Following an investigation into the near-capsize of a Dutch-flagged cargoship during a storm off the coast of Norway last year, the board has concluded that an owner should be able to impose an instruction upon a master in 'exceptional circumstances'.
The 5,460gt Eemslift Hendrika had to be evacuated after developing a 45-degree list when several 60-ton azimuth thrusters in the cargo hold shifted and punctured an anti-heeling tank and ballast water tanks during a force 9 storm. The ship drifted to within 7nm of the coast in waves up to 15m before a tug managed to secure a line and tow it to Ålesund harbour.
Investigators noted that the storm had been forecast and the owners had 'advised' the master to take a more sheltered alternative route.

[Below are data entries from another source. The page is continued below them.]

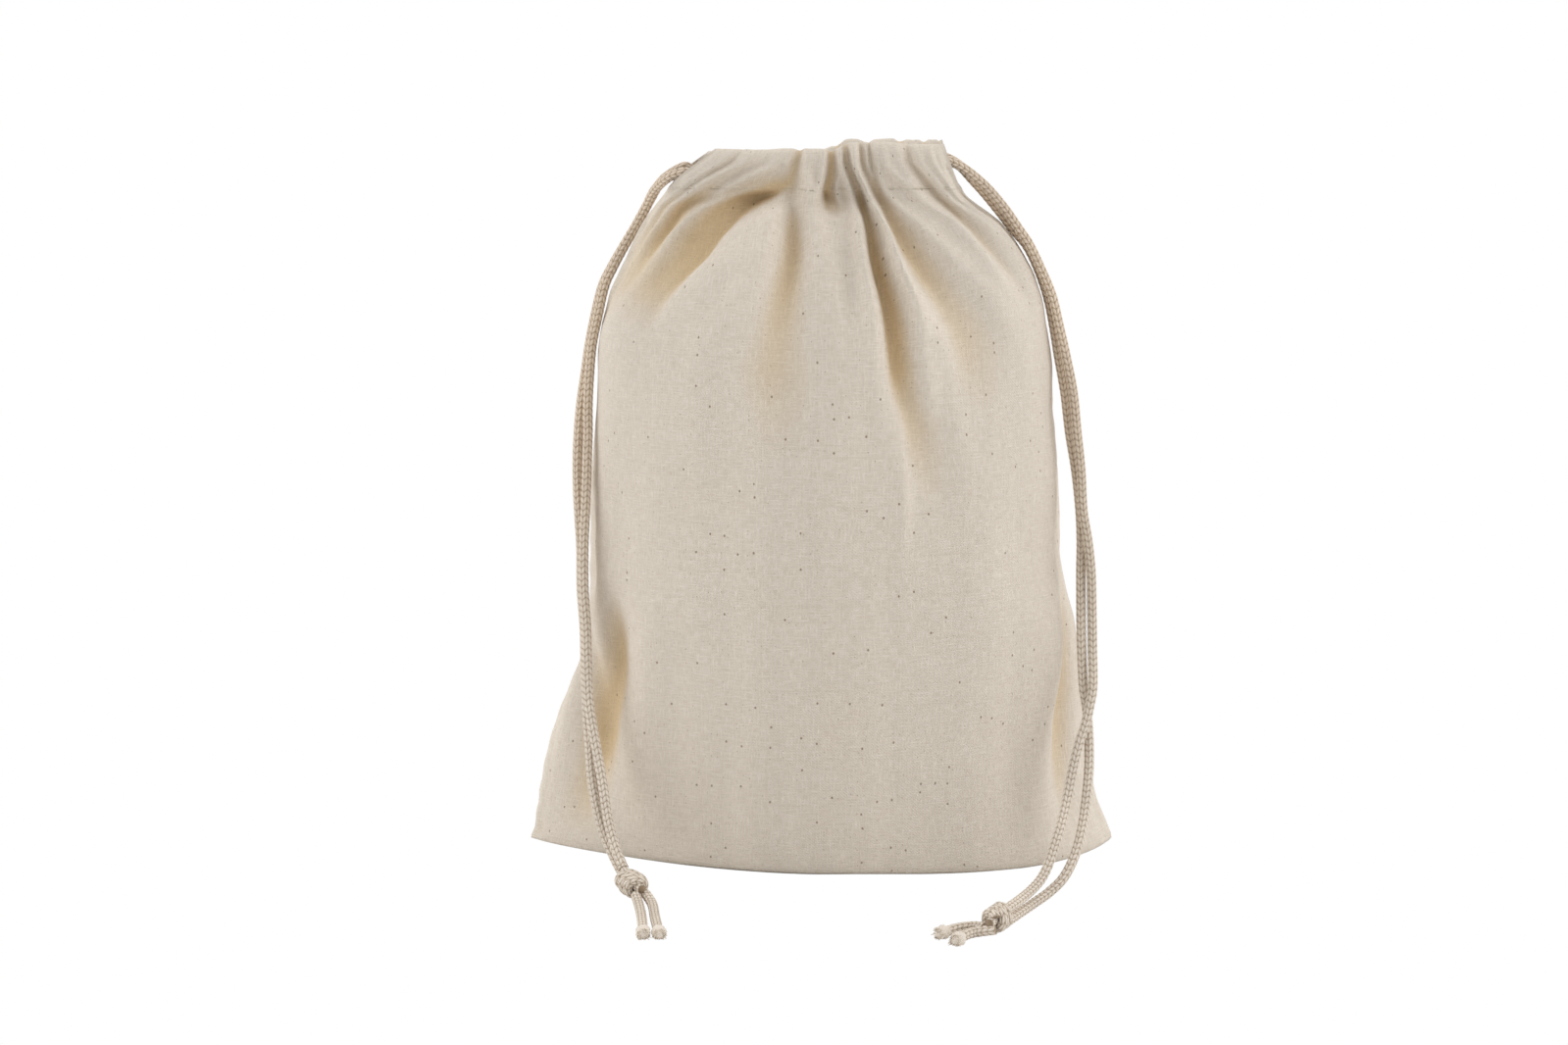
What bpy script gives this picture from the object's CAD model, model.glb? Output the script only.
"""A cotton produce bag with two drawcords: its cloth, gathers, stitches, braided cords and knots."""

import math
import random

import bmesh
import bpy
import numpy as np
from bpy.props import FloatProperty, FloatVectorProperty, IntProperty, PointerProperty
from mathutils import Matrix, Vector, noise


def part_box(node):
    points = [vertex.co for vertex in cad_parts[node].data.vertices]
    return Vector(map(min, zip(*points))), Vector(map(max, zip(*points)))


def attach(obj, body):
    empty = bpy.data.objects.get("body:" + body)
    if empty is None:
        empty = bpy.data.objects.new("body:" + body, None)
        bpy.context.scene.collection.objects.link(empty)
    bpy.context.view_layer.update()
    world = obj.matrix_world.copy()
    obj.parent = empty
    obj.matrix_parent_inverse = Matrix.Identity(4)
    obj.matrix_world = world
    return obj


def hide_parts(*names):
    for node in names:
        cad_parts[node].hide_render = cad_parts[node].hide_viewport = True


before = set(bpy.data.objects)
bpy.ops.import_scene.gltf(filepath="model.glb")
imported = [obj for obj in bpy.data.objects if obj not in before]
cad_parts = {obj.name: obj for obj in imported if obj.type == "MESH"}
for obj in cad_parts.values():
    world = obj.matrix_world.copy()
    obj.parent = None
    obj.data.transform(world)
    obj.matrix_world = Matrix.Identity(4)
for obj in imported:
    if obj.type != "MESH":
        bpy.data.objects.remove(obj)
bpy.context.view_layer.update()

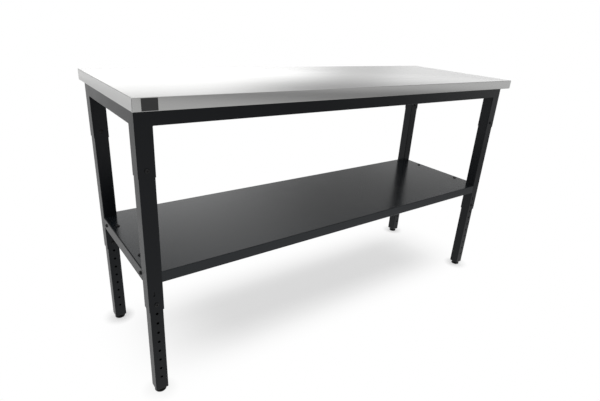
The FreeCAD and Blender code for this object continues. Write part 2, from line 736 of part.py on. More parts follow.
def shelf():
    """The shelf sheet: edges folded down and in at front and back, and a tongue at each end."""
    body = new_body("shelf")
    gauge = "sizes.shelf_gauge"
    low = f"({SHELF_TOP} - sizes.shelf_flange)"
    clear = f"({POST_INNER} + sizes.shelf_post_gap)"
    start = from_side("left", clear)
    stop = from_side("right", clear)
    section = sketch_on(body, "YZ_Plane", "shelf_section", start)
    outline(
        section,
        [
            (f"({SHELF_FRONT} + sizes.shelf_lip)", low),
            (SHELF_FRONT, low),
            (SHELF_FRONT, SHELF_TOP),
            (SHELF_BACK, SHELF_TOP),
            (SHELF_BACK, low),
            (f"({SHELF_BACK} - sizes.shelf_lip)", low),
            (f"({SHELF_BACK} - sizes.shelf_lip)", f"({low} + {gauge})"),
            (f"({SHELF_BACK} - {gauge})", f"({low} + {gauge})"),
            (f"({SHELF_BACK} - {gauge})", SHELF_UNDER),
            (f"({SHELF_FRONT} + {gauge})", SHELF_UNDER),
            (f"({SHELF_FRONT} + {gauge})", f"({low} + {gauge})"),
            (f"({SHELF_FRONT} + sizes.shelf_lip)", f"({low} + {gauge})"),
        ],
    )
    pad(body, section, f"{stop} - {start}")

    def at_bend(edge, inset):
        if not runs_along(edge, X_AXIS):
            return False
        middle = edge.CenterOfMass
        at_edge = near(middle.y, f"{SHELF_FRONT} + {inset}") or near(middle.y, f"{SHELF_BACK} - {inset}")
        at_level = near(middle.z, f"{SHELF_TOP} - {inset}") or near(middle.z, f"{low} + {inset}")
        return at_edge and at_level

    dress(body, "Fillet", "sizes.shelf_bend", lambda edge: at_bend(edge, "0"))
    inside = f"max(sizes.shelf_bend - {gauge}; sizes.sharp_corner)"
    dress(body, "Fillet", inside, lambda edge: at_bend(edge, gauge))
    tongue_front = from_end("front", clear)
    tongue_back = from_end("back", clear)
    for side, root in (("left", start), ("right", stop)):
        tongue = sketch_on(body, "XY_Plane", f"shelf_tongue_{side}", SHELF_UNDER)
        tip = from_side(side, f"({POST_INSET} + sizes.shelf_end_inset)")
        left, right = sorted((tip, root), key=value)
        rectangle(tongue, left, right, tongue_front, tongue_back)
        pad(body, tongue, gauge)
    holes = sketch_on(body, "XY_Plane", "shelf_screw_holes", SHELF_TOP)
    for across, up in shelf_screw_places():
        circle(holes, "sizes.screw_hole", across, up)
    pocket(body, holes, f"{gauge} * 2")
    return body


def shelf_screw_places():
    half = "sizes.shelf_screw_spacing / 2"
    return [(LEG_X[side], f"({SHELF_MIDDLE} {sign} {half})") for side in SIDES for sign in "-+"]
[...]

The report notes that the master had not perceived the passage across open water as an immediate danger and his concerns over the paperwork involved in taking a route involving pilotage had influenced his decision to reject the advice.
'The ship was able to handle the predicted conditions, but the captain underestimated the effect of the northwestern storm on the height and direction of the waves,' the report states. 'This made it almost impossible to maintain course and speed, forcing the captain to ride the storm.'
The Safety Board noted that the ISM Code gives the master the 'final responsibility' onboard a ship. However, the report argues, 'this fact does not mean that the captain cannot be obliged or instructed to follow proposed advice.
'The perception among part of the industry that a captain cannot receive instructions has historically grown,' it adds. 'Traditionally, a captain was dependent on himself and his crew during sea voyages. In the present time, shore communication with ships has improved and there is regular contact between the office and the ship. This allows an operator or ship
owner to give instructions in if a situation requires it.'
The report recommends that the operator should consider imposing instructions on a master 'in exceptional situations where the safety of the crew and the ship is or is likely to be compromised'.
The Safety Board also found that the crew had based the calculation for the thrusters' lashing system on inaccurate data – 'causing it to be fundamentally incorrect'. The thrusters had not been symmetrically lashed and in some instances the prescribed angles of the lashings were exceeded. 'Using lashing chains in combination with polyester slings caused differences in elasticity which had an adverse effect on the effectiveness of the lashing system,' the report adds.
However, it points out, information about the six azimuth thrusters provided by the freight broker to the operator did not contain any specific instructions for loading, unloading or lashing or any detailed information on lashing points. In addition, the operator had failed to make full use of in-house knowledge and experience of safely lashing thrusters.